* Task goal: Please quote exactly the opening lines of the data, from the first line to the one where "- FLOOR_BEHIND, forward=True)" appears.

* Raw data:

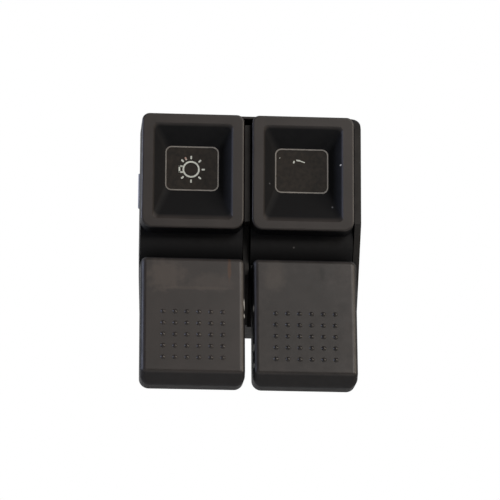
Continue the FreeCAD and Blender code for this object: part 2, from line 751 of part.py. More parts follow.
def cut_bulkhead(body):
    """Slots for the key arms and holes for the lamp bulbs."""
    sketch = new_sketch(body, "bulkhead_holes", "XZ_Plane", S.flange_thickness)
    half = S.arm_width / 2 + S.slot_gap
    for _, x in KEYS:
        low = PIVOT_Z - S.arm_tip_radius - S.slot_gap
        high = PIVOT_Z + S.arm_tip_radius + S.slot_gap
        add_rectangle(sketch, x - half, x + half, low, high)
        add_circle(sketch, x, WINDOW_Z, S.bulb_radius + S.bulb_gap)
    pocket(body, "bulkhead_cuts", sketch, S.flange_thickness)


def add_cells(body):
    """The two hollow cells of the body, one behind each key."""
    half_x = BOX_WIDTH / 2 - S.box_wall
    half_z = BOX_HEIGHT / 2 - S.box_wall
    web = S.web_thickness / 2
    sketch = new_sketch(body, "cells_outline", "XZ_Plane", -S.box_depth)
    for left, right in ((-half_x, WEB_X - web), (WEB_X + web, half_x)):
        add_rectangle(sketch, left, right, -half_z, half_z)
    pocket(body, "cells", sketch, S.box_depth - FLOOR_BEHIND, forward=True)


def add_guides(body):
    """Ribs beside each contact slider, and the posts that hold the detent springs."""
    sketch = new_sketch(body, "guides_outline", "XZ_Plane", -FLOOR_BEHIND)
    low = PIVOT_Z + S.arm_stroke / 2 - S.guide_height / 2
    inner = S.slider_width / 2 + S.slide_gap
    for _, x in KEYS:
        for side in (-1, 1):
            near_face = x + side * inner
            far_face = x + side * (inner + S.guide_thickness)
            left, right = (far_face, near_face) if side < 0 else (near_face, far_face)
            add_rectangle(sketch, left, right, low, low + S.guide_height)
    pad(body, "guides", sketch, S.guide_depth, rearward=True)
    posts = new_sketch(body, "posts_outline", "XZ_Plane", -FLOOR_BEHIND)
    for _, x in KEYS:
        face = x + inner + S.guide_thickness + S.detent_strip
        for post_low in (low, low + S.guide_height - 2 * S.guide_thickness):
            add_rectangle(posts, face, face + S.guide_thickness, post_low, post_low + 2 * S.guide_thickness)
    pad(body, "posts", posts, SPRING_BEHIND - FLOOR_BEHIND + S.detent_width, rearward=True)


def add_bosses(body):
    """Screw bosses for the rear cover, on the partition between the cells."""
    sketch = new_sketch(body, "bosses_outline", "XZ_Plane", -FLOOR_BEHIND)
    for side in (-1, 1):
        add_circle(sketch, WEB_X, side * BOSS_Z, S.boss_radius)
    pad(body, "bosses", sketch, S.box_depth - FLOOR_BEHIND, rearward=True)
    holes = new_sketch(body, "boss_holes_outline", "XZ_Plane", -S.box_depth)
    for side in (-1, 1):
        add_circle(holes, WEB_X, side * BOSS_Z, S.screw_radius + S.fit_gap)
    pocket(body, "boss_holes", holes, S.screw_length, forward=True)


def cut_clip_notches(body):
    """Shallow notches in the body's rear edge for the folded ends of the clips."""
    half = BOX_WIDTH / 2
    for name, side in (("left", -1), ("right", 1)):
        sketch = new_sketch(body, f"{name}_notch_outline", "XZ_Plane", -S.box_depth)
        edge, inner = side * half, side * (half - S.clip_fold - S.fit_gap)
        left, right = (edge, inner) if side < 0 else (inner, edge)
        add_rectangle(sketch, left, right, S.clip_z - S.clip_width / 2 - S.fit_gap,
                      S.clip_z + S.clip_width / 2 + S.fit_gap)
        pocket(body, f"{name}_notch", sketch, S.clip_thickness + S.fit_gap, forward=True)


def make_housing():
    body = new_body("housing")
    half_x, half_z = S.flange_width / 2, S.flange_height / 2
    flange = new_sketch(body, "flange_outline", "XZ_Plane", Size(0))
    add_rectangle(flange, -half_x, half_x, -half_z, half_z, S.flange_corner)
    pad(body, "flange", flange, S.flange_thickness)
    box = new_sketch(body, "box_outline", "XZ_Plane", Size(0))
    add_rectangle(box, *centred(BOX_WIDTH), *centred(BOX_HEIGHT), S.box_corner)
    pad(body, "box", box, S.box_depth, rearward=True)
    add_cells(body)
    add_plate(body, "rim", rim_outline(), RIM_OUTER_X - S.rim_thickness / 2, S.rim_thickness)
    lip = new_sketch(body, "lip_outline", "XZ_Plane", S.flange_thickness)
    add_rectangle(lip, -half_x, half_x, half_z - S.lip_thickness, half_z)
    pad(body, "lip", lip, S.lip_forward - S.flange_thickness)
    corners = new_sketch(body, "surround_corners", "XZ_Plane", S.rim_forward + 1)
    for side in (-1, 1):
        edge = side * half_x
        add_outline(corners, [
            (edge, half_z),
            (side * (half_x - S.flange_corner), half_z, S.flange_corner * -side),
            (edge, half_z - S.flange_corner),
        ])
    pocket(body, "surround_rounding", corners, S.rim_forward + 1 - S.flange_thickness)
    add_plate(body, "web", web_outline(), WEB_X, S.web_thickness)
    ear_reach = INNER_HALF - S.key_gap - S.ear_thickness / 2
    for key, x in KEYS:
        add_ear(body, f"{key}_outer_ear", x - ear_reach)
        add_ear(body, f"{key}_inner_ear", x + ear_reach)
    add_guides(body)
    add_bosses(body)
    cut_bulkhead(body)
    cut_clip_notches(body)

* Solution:
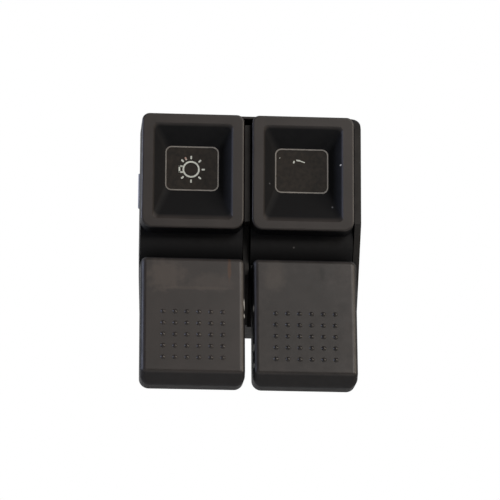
Continue the FreeCAD and Blender code for this object: part 2, from line 751 of part.py. More parts follow.
def cut_bulkhead(body):
    """Slots for the key arms and holes for the lamp bulbs."""
    sketch = new_sketch(body, "bulkhead_holes", "XZ_Plane", S.flange_thickness)
    half = S.arm_width / 2 + S.slot_gap
    for _, x in KEYS:
        low = PIVOT_Z - S.arm_tip_radius - S.slot_gap
        high = PIVOT_Z + S.arm_tip_radius + S.slot_gap
        add_rectangle(sketch, x - half, x + half, low, high)
        add_circle(sketch, x, WINDOW_Z, S.bulb_radius + S.bulb_gap)
    pocket(body, "bulkhead_cuts", sketch, S.flange_thickness)


def add_cells(body):
    """The two hollow cells of the body, one behind each key."""
    half_x = BOX_WIDTH / 2 - S.box_wall
    half_z = BOX_HEIGHT / 2 - S.box_wall
    web = S.web_thickness / 2
    sketch = new_sketch(body, "cells_outline", "XZ_Plane", -S.box_depth)
    for left, right in ((-half_x, WEB_X - web), (WEB_X + web, half_x)):
        add_rectangle(sketch, left, right, -half_z, half_z)
    pocket(body, "cells", sketch, S.box_depth - FLOOR_BEHIND, forward=True)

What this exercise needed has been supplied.